• REQUIREMENT: Set down the lines from the one containing "shift = Pos(-box.center().X, -box.center().Y, -box.min.Z)" to the one containing "its imported solids.", both lines included, exactly as they stand and with no other lines.

• COLLECTED MATERIAL:

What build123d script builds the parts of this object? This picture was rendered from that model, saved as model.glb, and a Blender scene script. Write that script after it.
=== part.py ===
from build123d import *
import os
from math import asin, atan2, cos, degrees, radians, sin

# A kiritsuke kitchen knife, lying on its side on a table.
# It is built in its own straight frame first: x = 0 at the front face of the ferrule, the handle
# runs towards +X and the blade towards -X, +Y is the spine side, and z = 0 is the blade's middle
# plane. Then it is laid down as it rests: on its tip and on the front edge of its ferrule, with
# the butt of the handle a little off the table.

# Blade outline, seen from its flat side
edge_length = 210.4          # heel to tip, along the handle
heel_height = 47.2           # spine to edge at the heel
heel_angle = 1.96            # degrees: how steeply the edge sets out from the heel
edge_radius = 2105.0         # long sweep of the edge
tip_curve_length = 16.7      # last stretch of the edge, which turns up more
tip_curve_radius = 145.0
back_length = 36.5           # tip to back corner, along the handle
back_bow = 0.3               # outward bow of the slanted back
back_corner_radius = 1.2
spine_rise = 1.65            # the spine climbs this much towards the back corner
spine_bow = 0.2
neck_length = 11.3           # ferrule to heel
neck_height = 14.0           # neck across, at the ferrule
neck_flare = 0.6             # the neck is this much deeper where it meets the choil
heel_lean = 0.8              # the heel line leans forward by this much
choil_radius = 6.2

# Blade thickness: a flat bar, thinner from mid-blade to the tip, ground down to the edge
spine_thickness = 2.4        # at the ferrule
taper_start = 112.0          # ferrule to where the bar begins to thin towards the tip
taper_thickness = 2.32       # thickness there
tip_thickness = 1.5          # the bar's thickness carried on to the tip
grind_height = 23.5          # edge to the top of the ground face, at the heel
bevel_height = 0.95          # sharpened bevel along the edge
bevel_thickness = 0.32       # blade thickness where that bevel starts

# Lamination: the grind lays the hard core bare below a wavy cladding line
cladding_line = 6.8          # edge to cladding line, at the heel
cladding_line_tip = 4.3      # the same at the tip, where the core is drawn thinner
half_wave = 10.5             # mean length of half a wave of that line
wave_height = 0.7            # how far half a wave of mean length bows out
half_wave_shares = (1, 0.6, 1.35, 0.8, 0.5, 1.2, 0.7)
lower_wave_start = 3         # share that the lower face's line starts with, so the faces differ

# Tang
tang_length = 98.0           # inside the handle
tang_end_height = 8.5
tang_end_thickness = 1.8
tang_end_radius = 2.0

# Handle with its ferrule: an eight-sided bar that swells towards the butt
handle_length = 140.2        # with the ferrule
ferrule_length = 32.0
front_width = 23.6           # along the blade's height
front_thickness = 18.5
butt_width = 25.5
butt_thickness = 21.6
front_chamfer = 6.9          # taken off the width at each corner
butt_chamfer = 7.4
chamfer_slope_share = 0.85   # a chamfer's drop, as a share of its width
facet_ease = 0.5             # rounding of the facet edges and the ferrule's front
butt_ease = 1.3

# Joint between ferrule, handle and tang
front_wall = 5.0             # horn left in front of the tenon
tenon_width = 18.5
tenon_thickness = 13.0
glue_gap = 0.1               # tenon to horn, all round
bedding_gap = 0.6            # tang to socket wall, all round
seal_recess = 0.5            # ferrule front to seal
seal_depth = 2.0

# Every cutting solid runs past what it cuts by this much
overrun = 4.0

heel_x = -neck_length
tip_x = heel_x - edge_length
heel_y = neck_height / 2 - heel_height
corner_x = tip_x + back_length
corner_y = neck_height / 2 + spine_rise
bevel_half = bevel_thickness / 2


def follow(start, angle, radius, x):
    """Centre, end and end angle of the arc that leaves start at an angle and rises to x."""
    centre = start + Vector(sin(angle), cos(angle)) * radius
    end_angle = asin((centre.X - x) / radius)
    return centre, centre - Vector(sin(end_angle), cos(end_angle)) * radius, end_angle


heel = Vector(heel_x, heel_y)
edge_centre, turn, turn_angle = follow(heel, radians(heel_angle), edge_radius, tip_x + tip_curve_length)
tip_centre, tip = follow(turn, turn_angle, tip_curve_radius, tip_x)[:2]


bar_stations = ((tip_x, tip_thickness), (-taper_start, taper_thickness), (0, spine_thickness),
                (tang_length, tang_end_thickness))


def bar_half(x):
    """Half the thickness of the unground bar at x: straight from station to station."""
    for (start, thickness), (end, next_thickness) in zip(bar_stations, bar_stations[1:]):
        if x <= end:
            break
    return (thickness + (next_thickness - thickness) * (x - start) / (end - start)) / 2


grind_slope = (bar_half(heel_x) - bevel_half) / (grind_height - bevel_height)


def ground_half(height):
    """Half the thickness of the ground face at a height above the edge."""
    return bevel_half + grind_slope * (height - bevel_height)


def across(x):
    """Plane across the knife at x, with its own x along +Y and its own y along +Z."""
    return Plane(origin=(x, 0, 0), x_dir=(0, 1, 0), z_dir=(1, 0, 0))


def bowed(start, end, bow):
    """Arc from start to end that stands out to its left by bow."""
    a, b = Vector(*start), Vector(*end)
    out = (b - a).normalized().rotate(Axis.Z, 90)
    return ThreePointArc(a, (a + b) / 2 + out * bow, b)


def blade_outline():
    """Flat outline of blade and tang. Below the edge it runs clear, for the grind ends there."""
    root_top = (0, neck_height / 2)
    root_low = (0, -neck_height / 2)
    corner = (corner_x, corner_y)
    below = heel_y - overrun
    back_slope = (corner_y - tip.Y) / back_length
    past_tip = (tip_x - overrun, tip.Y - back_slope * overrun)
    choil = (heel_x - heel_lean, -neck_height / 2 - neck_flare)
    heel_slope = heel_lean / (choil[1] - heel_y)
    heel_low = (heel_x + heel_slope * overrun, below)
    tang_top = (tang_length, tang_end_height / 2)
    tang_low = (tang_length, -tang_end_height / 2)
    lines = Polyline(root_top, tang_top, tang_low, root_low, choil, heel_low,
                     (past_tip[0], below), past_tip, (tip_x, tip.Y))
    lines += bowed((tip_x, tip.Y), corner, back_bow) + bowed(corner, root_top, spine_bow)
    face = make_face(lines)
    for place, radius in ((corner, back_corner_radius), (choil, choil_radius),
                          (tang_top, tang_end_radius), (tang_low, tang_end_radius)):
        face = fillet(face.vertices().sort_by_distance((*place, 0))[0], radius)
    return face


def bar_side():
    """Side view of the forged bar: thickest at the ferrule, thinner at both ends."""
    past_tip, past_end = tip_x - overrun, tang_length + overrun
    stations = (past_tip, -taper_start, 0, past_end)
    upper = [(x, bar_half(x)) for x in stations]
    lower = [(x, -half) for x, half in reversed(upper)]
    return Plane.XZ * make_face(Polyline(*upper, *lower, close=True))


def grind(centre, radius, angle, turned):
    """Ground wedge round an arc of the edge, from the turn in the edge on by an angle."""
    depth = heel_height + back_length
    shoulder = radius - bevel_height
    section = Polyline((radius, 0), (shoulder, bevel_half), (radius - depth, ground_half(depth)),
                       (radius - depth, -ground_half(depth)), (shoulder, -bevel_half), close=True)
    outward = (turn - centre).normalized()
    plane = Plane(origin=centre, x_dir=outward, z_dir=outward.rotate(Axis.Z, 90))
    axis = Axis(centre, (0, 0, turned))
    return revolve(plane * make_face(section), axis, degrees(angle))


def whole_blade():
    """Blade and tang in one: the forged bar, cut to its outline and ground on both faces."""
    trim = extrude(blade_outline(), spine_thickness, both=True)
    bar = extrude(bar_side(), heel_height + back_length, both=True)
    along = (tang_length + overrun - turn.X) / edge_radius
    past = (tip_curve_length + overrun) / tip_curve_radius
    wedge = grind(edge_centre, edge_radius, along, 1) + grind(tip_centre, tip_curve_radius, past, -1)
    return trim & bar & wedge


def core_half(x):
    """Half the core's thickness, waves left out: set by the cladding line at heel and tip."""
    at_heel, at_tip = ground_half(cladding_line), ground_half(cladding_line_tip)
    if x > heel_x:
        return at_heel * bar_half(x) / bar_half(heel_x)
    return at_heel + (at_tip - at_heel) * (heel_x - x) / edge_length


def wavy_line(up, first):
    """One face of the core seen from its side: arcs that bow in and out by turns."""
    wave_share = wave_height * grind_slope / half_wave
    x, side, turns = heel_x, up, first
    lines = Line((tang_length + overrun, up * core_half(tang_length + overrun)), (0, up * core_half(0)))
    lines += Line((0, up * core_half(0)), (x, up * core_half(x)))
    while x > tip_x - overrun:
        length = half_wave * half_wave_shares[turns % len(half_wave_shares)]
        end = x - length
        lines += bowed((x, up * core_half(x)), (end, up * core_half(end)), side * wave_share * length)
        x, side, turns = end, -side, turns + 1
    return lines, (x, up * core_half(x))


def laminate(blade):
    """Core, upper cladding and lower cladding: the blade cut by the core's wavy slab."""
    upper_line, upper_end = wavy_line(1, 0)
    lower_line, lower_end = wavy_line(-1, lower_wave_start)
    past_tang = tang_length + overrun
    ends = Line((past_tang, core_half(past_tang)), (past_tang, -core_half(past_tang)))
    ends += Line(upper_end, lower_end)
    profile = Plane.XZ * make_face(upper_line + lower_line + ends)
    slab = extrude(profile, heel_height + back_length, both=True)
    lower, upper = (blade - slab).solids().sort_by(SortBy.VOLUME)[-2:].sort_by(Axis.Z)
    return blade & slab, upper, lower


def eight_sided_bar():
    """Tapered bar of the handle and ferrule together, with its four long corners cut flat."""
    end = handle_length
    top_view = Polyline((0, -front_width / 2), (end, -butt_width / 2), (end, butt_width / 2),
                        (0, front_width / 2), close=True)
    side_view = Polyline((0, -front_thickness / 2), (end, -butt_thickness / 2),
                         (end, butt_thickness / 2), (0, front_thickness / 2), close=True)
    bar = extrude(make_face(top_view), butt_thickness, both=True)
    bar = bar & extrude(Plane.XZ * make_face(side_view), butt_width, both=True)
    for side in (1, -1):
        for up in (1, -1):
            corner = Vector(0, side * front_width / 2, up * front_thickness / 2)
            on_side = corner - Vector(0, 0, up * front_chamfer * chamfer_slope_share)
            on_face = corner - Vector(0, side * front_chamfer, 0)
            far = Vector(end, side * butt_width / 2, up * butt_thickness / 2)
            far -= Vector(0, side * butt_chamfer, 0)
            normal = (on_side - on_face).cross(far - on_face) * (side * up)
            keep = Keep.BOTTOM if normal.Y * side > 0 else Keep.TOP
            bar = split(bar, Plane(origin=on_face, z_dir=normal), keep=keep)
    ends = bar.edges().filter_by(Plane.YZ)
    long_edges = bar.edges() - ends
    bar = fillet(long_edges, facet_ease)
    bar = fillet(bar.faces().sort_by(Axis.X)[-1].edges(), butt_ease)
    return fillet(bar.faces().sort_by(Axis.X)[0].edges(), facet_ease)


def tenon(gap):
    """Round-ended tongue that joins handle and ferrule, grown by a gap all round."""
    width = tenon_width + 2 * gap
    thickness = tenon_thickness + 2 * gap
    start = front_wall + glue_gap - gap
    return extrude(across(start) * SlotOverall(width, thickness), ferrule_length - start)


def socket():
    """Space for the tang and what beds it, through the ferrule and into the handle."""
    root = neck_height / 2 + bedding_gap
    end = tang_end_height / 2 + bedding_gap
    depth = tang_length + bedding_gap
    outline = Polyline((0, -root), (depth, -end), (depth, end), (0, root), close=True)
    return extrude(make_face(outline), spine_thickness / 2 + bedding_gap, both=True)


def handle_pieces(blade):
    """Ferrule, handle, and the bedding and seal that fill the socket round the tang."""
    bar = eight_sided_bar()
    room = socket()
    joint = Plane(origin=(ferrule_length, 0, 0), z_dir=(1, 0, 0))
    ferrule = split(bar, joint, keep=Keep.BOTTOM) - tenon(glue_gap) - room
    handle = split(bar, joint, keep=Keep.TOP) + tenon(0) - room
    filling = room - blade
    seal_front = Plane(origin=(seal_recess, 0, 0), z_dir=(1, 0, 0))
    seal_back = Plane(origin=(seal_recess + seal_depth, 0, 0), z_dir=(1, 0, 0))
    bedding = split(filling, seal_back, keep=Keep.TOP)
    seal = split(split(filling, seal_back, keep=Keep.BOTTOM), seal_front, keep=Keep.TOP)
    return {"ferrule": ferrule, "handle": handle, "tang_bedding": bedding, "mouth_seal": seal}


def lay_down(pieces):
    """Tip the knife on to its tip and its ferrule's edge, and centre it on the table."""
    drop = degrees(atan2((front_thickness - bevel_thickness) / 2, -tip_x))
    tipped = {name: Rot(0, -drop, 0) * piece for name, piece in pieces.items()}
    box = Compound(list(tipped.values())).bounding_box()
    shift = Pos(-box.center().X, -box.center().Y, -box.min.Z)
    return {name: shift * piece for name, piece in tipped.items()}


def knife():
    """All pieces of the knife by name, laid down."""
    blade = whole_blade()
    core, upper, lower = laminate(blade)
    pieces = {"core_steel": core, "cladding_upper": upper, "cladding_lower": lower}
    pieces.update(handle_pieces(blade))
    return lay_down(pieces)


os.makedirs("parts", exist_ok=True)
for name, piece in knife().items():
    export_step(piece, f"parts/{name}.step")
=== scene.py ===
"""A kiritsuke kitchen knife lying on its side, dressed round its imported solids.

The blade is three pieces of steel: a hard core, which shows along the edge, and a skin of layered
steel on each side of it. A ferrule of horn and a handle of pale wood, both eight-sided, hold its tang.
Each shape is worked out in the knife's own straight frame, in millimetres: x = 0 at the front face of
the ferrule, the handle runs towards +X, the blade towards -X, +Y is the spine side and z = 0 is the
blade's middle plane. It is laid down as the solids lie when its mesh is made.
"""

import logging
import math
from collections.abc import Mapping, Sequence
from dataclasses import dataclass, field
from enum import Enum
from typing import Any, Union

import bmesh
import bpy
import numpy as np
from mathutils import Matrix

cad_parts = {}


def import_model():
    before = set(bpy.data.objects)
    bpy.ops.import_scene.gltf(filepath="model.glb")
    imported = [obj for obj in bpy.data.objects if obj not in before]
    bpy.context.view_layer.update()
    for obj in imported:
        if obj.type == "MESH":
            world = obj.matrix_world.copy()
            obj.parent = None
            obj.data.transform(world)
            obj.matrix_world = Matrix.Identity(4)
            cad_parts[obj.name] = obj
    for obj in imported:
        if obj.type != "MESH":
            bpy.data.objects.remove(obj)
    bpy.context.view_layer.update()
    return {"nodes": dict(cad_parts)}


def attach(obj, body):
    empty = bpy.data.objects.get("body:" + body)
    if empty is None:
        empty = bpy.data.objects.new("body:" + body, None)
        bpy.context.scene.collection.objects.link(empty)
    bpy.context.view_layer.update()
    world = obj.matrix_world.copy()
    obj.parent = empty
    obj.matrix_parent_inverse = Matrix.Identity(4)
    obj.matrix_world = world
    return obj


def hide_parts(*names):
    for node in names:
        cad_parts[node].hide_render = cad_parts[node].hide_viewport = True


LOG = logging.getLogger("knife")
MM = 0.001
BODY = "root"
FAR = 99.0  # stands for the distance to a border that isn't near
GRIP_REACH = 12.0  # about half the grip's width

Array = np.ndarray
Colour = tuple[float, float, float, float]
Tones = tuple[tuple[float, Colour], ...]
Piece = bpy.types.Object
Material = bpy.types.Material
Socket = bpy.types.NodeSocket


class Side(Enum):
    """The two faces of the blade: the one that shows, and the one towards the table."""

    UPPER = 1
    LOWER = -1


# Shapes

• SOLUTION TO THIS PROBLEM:
    shift = Pos(-box.center().X, -box.center().Y, -box.min.Z)
    return {name: shift * piece for name, piece in tipped.items()}


def knife():
    """All pieces of the knife by name, laid down."""
    blade = whole_blade()
    core, upper, lower = laminate(blade)
    pieces = {"core_steel": core, "cladding_upper": upper, "cladding_lower": lower}
    pieces.update(handle_pieces(blade))
    return lay_down(pieces)


os.makedirs("parts", exist_ok=True)
for name, piece in knife().items():
    export_step(piece, f"parts/{name}.step")
=== scene.py ===
"""A kiritsuke kitchen knife lying on its side, dressed round its imported solids.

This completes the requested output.